Maybe, it’s just a crazy case of synchronicity & maybe one of my Japanese ancestors just bribed a god or some shit like that, I don’t know, but either way, I just got a dream fucking email by Unsolicited Press that they want to publish my experimental memoir, Dream Pop Origami. I’m in shock. I love this goddamn memoir, I started writing it in Portland and I’ve been working on it off & on ever since in Chicago, Buenos Aires, LA, & in Ann Arbor. I think this anti-memoir makes a tiny but important contribution to a very emaciated archive dominated by narrative nonfiction writers, most of them white or APIA women writers or former politicians or celebrities, some incredibly orientalist, some badly written, some clearly plagiarized, and some absolute masterpieces of form and content. Greywolf, for example, seems to have a knack for publishing brilliant nonfiction, but virtually none of it is written by men. I’m not really complaining, I’m just saying.

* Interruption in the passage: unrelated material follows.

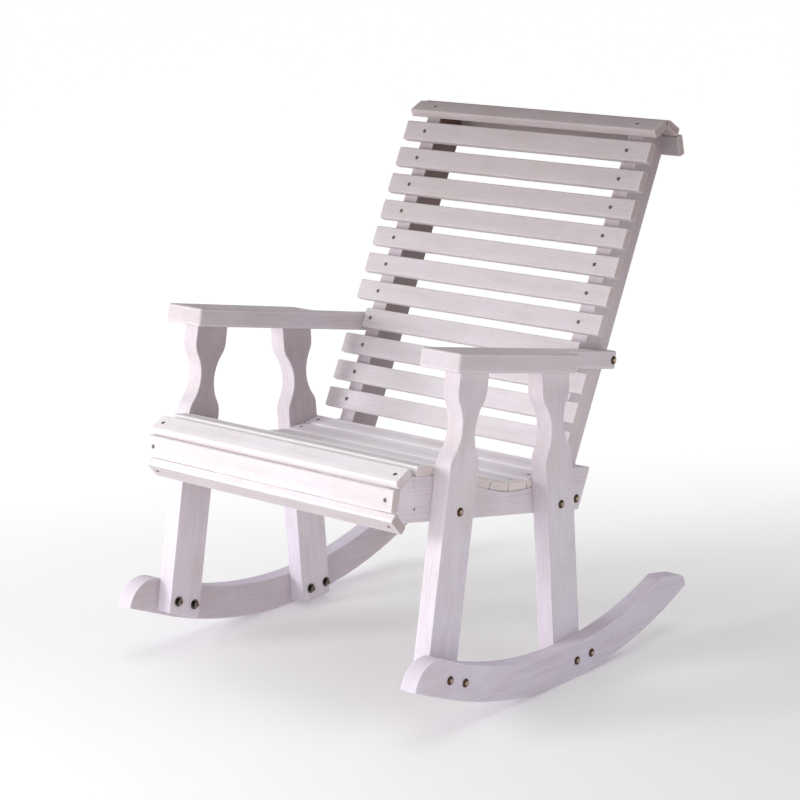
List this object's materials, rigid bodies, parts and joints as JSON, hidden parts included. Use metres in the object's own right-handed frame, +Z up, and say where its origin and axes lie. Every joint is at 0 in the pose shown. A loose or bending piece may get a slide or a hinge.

I feel like this memoir does a lot of important work in exploring, negotiating, subverting, deconstructing, and challenging not just genre in general but also the notion of a fixed or stable mixed-race/hapa male identity in particular. There are so few published experimental memoirs out there and even fewer that explore the fragmentation of mixed-race identity, the construction of APIA masculinities, variable storytelling, and the impossibility/the necessity of (cross-cultural) love, and the ones that do exist are written almost entirely by women. But I think some men writers have unique and important stories worth telling and reading too that aren’t celebrities, politicians, well-connected editors, or athletes. And to be honest, it’s a major deficiency in the publishing industry (and in the creative nonfiction archive at large), that has shown absolutely no interest in fixing its own issues with representation in CNF. For some strange reason, many people, who are feminists like me, are perfectly happy to gender genre, but I’m not. I think we should contest those assumptions. I think we should contest those calcified gender codes of how and where gender is performed not just culturally, spatially, or professionally, but also textually and artistically. We shouldn’t be reinforcing the very things we’re trying to undo, we should be accelerating their undoing. That’s literally part of the project of deconstructing patriarchy.

Anyway, I can say without question (or apology) that there are very few memoirs like Dream Pop Origami & that’s precisely the reason why it took a bold, punk-rock, amazing, and audacious indie press to give this book a chance (and a microphone) to show its unique mode of storytelling. Now that the ink is (almost) dry, I’m overjoyed to say that I just signed and returned my publishing contract, so it’s now official: I’ll have TWO books coming out in 2022, a novel published by 7.13 Books & an experimental memoir published by Unsolicited Press. Watch out, world!